SET EXERCISE: Write out all the material exactly. Leave nothing out.

SOURCE MATERIAL:
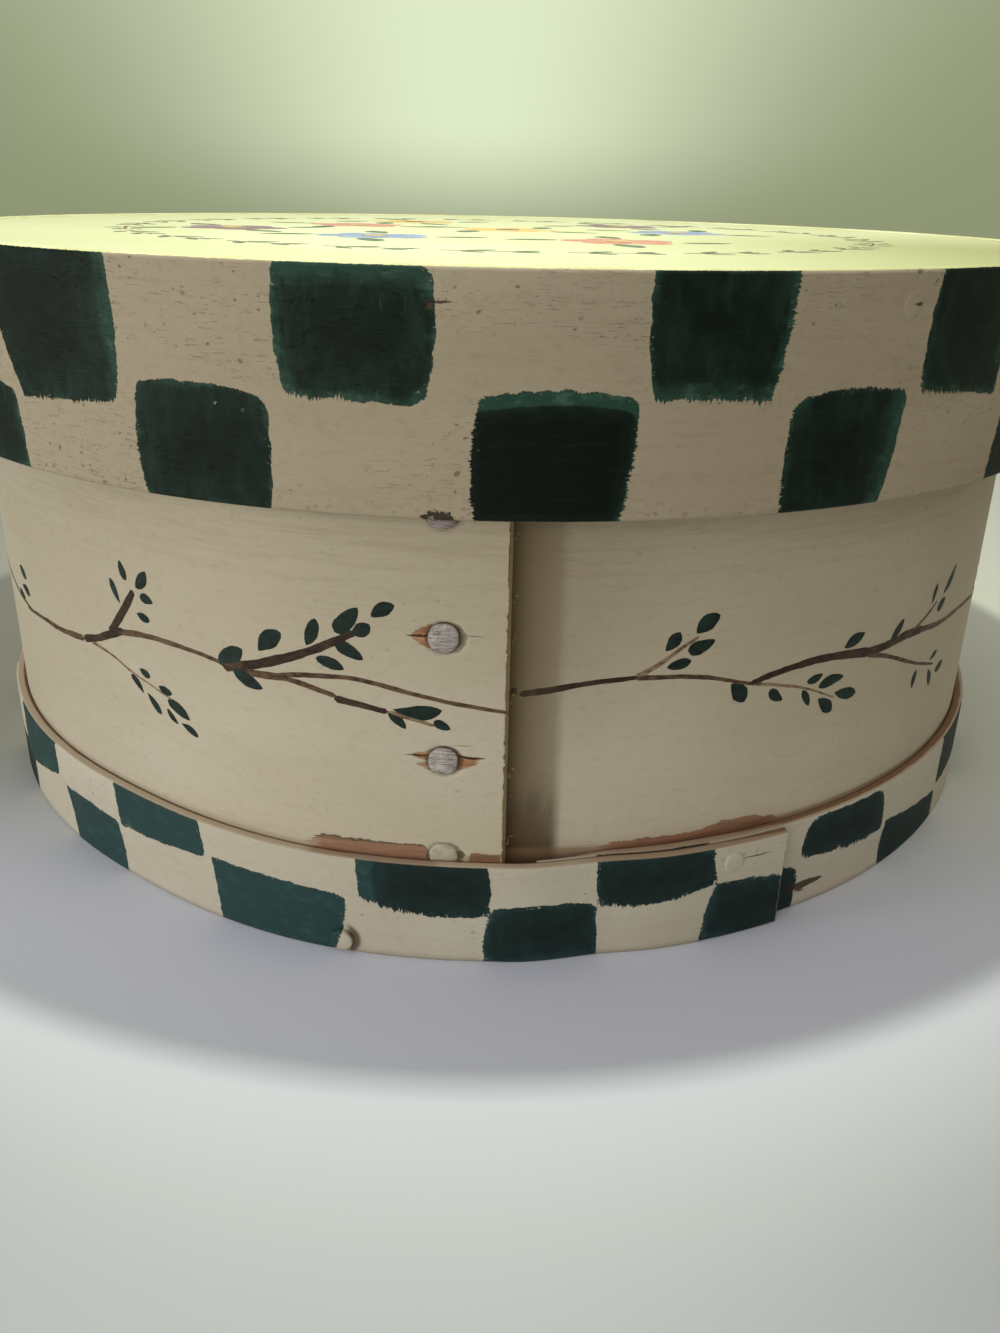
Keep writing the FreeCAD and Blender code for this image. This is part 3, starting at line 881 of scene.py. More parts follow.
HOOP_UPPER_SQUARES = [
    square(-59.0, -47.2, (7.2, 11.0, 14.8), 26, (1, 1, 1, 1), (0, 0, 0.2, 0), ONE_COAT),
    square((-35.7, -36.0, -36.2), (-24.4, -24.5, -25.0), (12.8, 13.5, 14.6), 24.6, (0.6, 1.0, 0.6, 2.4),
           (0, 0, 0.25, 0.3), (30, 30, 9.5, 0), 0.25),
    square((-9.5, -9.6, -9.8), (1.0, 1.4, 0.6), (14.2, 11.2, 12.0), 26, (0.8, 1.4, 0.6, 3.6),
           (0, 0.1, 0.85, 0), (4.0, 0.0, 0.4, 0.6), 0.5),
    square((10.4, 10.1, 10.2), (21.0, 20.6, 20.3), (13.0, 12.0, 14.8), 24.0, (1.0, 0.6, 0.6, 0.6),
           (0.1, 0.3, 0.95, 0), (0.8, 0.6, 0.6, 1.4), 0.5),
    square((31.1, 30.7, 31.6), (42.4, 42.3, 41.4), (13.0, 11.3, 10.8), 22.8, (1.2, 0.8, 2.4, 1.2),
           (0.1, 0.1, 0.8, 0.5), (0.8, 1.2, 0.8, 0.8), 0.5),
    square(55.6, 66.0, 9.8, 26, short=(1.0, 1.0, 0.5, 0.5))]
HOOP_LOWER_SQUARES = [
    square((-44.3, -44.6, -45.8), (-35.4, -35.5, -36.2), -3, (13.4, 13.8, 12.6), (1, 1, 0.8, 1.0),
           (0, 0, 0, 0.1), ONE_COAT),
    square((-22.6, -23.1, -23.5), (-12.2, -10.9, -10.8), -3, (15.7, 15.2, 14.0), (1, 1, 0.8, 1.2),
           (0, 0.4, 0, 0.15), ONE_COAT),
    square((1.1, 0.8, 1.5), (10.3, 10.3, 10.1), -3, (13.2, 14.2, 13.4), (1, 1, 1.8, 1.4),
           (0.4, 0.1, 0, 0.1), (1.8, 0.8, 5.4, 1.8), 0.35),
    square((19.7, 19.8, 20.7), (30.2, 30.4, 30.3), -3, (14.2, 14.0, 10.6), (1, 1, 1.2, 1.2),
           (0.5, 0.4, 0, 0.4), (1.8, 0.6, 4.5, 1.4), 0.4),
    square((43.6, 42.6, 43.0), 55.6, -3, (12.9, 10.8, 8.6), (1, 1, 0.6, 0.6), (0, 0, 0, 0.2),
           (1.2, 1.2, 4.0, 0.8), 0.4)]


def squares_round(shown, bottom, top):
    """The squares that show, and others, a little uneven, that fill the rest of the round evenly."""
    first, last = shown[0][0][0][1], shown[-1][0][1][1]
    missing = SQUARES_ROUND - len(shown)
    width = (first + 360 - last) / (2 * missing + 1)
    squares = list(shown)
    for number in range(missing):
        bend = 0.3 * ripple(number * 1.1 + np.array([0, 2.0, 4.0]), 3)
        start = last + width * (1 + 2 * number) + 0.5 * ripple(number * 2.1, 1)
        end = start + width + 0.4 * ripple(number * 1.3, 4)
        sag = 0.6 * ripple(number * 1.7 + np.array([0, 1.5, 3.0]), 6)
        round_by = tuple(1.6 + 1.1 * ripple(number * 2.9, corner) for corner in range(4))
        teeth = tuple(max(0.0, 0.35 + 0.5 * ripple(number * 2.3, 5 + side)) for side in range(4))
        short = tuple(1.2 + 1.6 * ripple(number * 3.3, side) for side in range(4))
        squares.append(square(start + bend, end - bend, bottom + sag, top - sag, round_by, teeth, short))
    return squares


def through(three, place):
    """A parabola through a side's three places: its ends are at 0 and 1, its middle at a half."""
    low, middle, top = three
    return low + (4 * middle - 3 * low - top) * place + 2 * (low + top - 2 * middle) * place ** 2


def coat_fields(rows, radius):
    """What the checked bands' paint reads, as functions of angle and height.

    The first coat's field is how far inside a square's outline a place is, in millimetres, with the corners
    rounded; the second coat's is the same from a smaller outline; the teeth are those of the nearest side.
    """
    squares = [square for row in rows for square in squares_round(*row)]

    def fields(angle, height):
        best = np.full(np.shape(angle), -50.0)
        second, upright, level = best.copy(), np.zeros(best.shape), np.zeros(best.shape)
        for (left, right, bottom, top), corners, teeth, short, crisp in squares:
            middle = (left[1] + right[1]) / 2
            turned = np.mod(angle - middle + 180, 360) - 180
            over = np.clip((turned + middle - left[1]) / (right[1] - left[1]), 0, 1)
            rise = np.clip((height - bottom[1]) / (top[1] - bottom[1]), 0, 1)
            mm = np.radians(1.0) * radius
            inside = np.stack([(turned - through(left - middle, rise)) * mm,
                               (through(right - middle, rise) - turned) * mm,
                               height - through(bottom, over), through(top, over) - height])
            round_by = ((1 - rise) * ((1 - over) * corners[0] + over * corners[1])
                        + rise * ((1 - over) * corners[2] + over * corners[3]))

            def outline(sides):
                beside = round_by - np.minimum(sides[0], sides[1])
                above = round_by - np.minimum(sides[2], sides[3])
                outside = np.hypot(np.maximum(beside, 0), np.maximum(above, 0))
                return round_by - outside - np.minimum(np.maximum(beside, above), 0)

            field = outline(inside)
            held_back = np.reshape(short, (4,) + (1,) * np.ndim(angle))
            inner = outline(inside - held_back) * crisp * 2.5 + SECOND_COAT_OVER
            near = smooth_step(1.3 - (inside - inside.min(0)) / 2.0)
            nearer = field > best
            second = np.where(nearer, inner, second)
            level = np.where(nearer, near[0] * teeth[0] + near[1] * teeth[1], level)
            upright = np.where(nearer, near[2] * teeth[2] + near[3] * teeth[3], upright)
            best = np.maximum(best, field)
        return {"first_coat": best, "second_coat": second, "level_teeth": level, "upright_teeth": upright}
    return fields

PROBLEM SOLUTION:
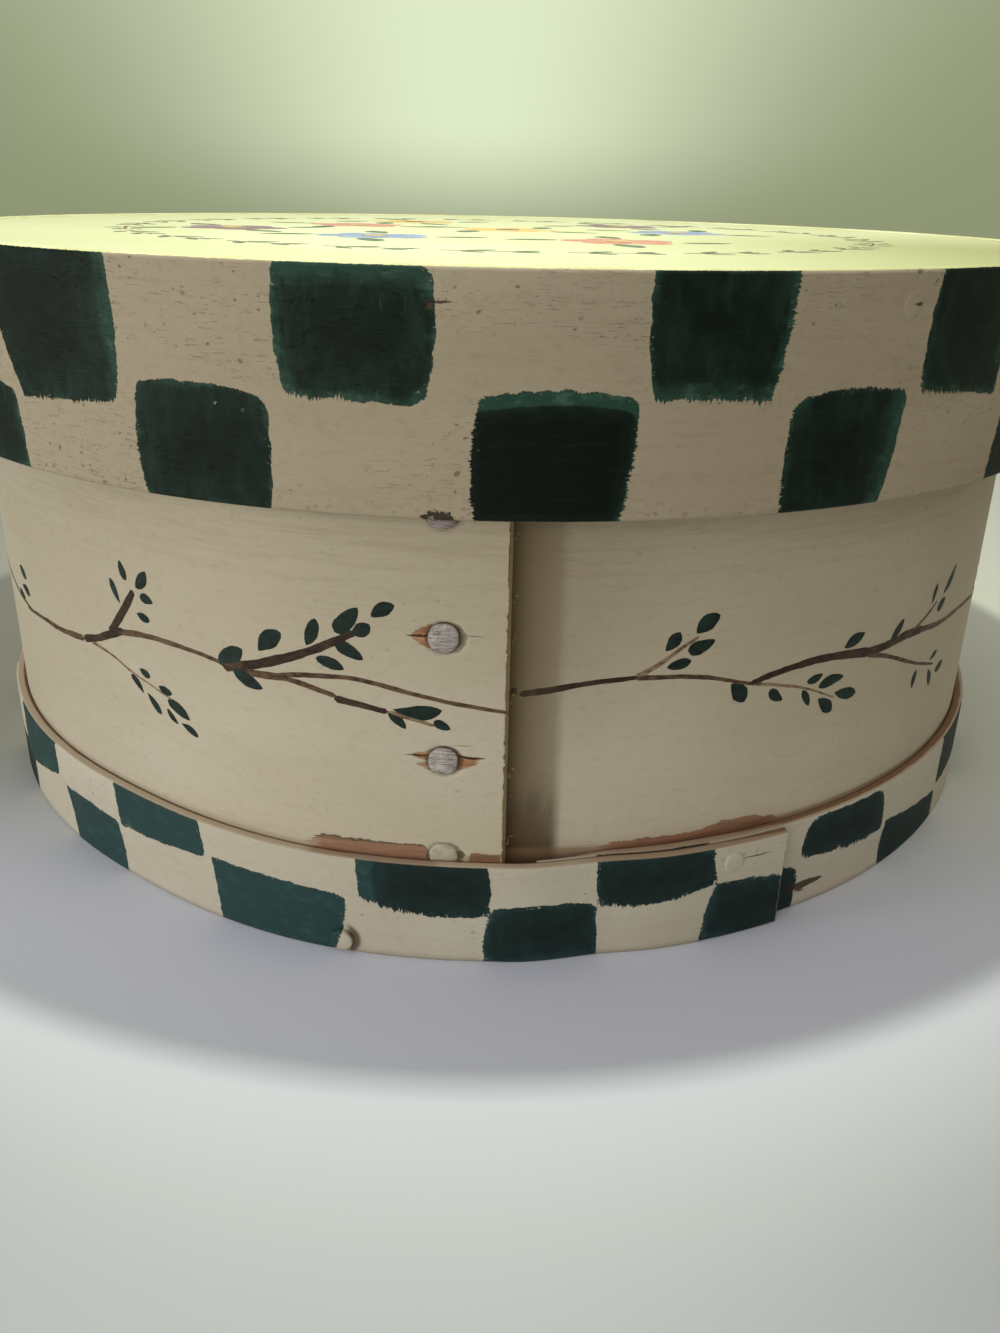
Keep writing the FreeCAD and Blender code for this image. This is part 3, starting at line 881 of scene.py. More parts follow.
HOOP_UPPER_SQUARES = [
    square(-59.0, -47.2, (7.2, 11.0, 14.8), 26, (1, 1, 1, 1), (0, 0, 0.2, 0), ONE_COAT),
    square((-35.7, -36.0, -36.2), (-24.4, -24.5, -25.0), (12.8, 13.5, 14.6), 24.6, (0.6, 1.0, 0.6, 2.4),
           (0, 0, 0.25, 0.3), (30, 30, 9.5, 0), 0.25),
    square((-9.5, -9.6, -9.8), (1.0, 1.4, 0.6), (14.2, 11.2, 12.0), 26, (0.8, 1.4, 0.6, 3.6),
           (0, 0.1, 0.85, 0), (4.0, 0.0, 0.4, 0.6), 0.5),
    square((10.4, 10.1, 10.2), (21.0, 20.6, 20.3), (13.0, 12.0, 14.8), 24.0, (1.0, 0.6, 0.6, 0.6),
           (0.1, 0.3, 0.95, 0), (0.8, 0.6, 0.6, 1.4), 0.5),
    square((31.1, 30.7, 31.6), (42.4, 42.3, 41.4), (13.0, 11.3, 10.8), 22.8, (1.2, 0.8, 2.4, 1.2),
           (0.1, 0.1, 0.8, 0.5), (0.8, 1.2, 0.8, 0.8), 0.5),
    square(55.6, 66.0, 9.8, 26, short=(1.0, 1.0, 0.5, 0.5))]
HOOP_LOWER_SQUARES = [
    square((-44.3, -44.6, -45.8), (-35.4, -35.5, -36.2), -3, (13.4, 13.8, 12.6), (1, 1, 0.8, 1.0),
           (0, 0, 0, 0.1), ONE_COAT),
    square((-22.6, -23.1, -23.5), (-12.2, -10.9, -10.8), -3, (15.7, 15.2, 14.0), (1, 1, 0.8, 1.2),
           (0, 0.4, 0, 0.15), ONE_COAT),
    square((1.1, 0.8, 1.5), (10.3, 10.3, 10.1), -3, (13.2, 14.2, 13.4), (1, 1, 1.8, 1.4),
           (0.4, 0.1, 0, 0.1), (1.8, 0.8, 5.4, 1.8), 0.35),
    square((19.7, 19.8, 20.7), (30.2, 30.4, 30.3), -3, (14.2, 14.0, 10.6), (1, 1, 1.2, 1.2),
           (0.5, 0.4, 0, 0.4), (1.8, 0.6, 4.5, 1.4), 0.4),
    square((43.6, 42.6, 43.0), 55.6, -3, (12.9, 10.8, 8.6), (1, 1, 0.6, 0.6), (0, 0, 0, 0.2),
           (1.2, 1.2, 4.0, 0.8), 0.4)]


def squares_round(shown, bottom, top):
    """The squares that show, and others, a little uneven, that fill the rest of the round evenly."""
    first, last = shown[0][0][0][1], shown[-1][0][1][1]
    missing = SQUARES_ROUND - len(shown)
    width = (first + 360 - last) / (2 * missing + 1)
    squares = list(shown)
    for number in range(missing):
        bend = 0.3 * ripple(number * 1.1 + np.array([0, 2.0, 4.0]), 3)
        start = last + width * (1 + 2 * number) + 0.5 * ripple(number * 2.1, 1)
        end = start + width + 0.4 * ripple(number * 1.3, 4)
        sag = 0.6 * ripple(number * 1.7 + np.array([0, 1.5, 3.0]), 6)
        round_by = tuple(1.6 + 1.1 * ripple(number * 2.9, corner) for corner in range(4))
        teeth = tuple(max(0.0, 0.35 + 0.5 * ripple(number * 2.3, 5 + side)) for side in range(4))
        short = tuple(1.2 + 1.6 * ripple(number * 3.3, side) for side in range(4))
        squares.append(square(start + bend, end - bend, bottom + sag, top - sag, round_by, teeth, short))
    return squares


def through(three, place):
    """A parabola through a side's three places: its ends are at 0 and 1, its middle at a half."""
    low, middle, top = three
    return low + (4 * middle - 3 * low - top) * place + 2 * (low + top - 2 * middle) * place ** 2


def coat_fields(rows, radius):
    """What the checked bands' paint reads, as functions of angle and height.

    The first coat's field is how far inside a square's outline a place is, in millimetres, with the corners
    rounded; the second coat's is the same from a smaller outline; the teeth are those of the nearest side.
    """
    squares = [square for row in rows for square in squares_round(*row)]

    def fields(angle, height):
        best = np.full(np.shape(angle), -50.0)
        second, upright, level = best.copy(), np.zeros(best.shape), np.zeros(best.shape)
        for (left, right, bottom, top), corners, teeth, short, crisp in squares:
            middle = (left[1] + right[1]) / 2
            turned = np.mod(angle - middle + 180, 360) - 180
            over = np.clip((turned + middle - left[1]) / (right[1] - left[1]), 0, 1)
            rise = np.clip((height - bottom[1]) / (top[1] - bottom[1]), 0, 1)
            mm = np.radians(1.0) * radius
            inside = np.stack([(turned - through(left - middle, rise)) * mm,
                               (through(right - middle, rise) - turned) * mm,
                               height - through(bottom, over), through(top, over) - height])
            round_by = ((1 - rise) * ((1 - over) * corners[0] + over * corners[1])
                        + rise * ((1 - over) * corners[2] + over * corners[3]))

            def outline(sides):
                beside = round_by - np.minimum(sides[0], sides[1])
                above = round_by - np.minimum(sides[2], sides[3])
                outside = np.hypot(np.maximum(beside, 0), np.maximum(above, 0))
                return round_by - outside - np.minimum(np.maximum(beside, above), 0)

            field = outline(inside)
            held_back = np.reshape(short, (4,) + (1,) * np.ndim(angle))
            inner = outline(inside - held_back) * crisp * 2.5 + SECOND_COAT_OVER
            near = smooth_step(1.3 - (inside - inside.min(0)) / 2.0)
            nearer = field > best
            second = np.where(nearer, inner, second)
            level = np.where(nearer, near[0] * teeth[0] + near[1] * teeth[1], level)
            upright = np.where(nearer, near[2] * teeth[2] + near[3] * teeth[3], upright)
            best = np.maximum(best, field)
        return {"first_coat": best, "second_coat": second, "level_teeth": level, "upright_teeth": upright}
    return fields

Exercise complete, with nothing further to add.